Hello! In my current project i need to implement refraction effect, when the refracted direction is calculated in eye space(or view space), it's supposed to indexed into an environment map to obtain the color. The environment map is oriented relative to world space, so transformation is needed to convert the vector back into world space. I'm not quite sure which transformations to take, would i multiply the vector with the inverse of ModelView matrix or the inverse of ModelViewInverseTranspose matrix? I think the latter case is more likely becasue normals are transformed from world space to eye space by multiply the ModelViewInverseTranspose matrix. Any suggestions? Thanks in advance. [Edited by - hmcen on May 3, 2007 7:40:29 AM]

To transform normals, the matrix inverse(transpose(M)) is used, where M is the matrix that would be used to transform points. To transform points from view space to world space, one would use the inverse of the world transformation matrix. Thus, you need inverse(transpose(inverse(world matrix))) in general, although this can typically be reduced significantly in terms of how many inverses you need to calculate by taking advantage of the orthogonality properties of matrices; you also only need to use the upper-left 3x3 of the matrix, as the translation component would wash out when you renormalized the normal anyway.

In OpenGL, the object-to-world matrix and the world-to-view matrix are combined into the GL_MODELVIEW stack. So you can't neccessarily use the modelview matrix itself, unless you actually want to get yourself back into object space.

The ModelView matrix transforms from model-space to view-space, so the ModelViewInverse matrix will transform from view-space to model-space. In many cases model-space and world-space are the same (i.e. static geometry), so that's not a problem. However you need to keep careful track of what space your transformations put you in.
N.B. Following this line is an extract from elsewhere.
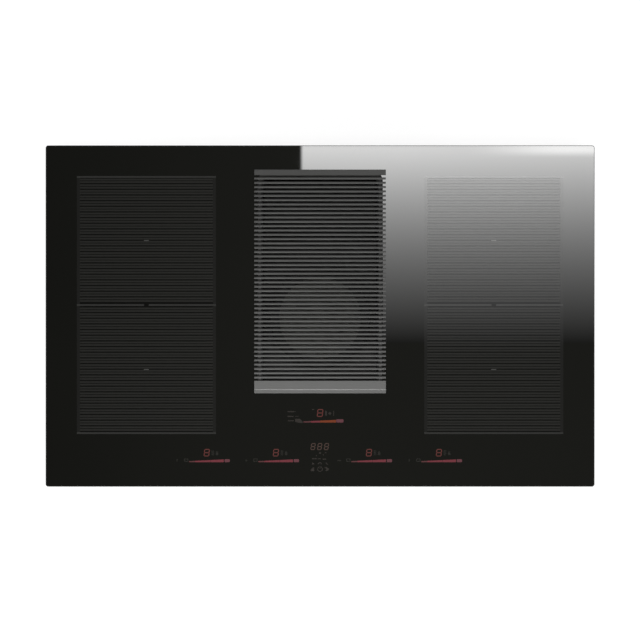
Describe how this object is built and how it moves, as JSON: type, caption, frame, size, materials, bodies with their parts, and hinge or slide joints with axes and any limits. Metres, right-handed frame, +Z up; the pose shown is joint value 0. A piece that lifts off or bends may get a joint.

One must be careful to distinguish transforming a normal and transforming a vector. Only use inverse transpose for normals. For vectors (like eye rays) just use the upper left 3x3 inverse of the camera matrix. If your normal has w=0 than you can use the inverse matrix directly. However that will do 4 MADs. So if you cast your vector to float3 you will save one instruction.

Thanks jpetrie & Zipster & MannyK :) your replies are really helpful.
Multiply the eye space vector with the inverse of camera matrix do solve the problem. It seems to me that i have to write my own functions to construct the camera matrix and inverse it in OpenGL. I wonder whether OpenGL has its built-in functions to do this? Thanks again:)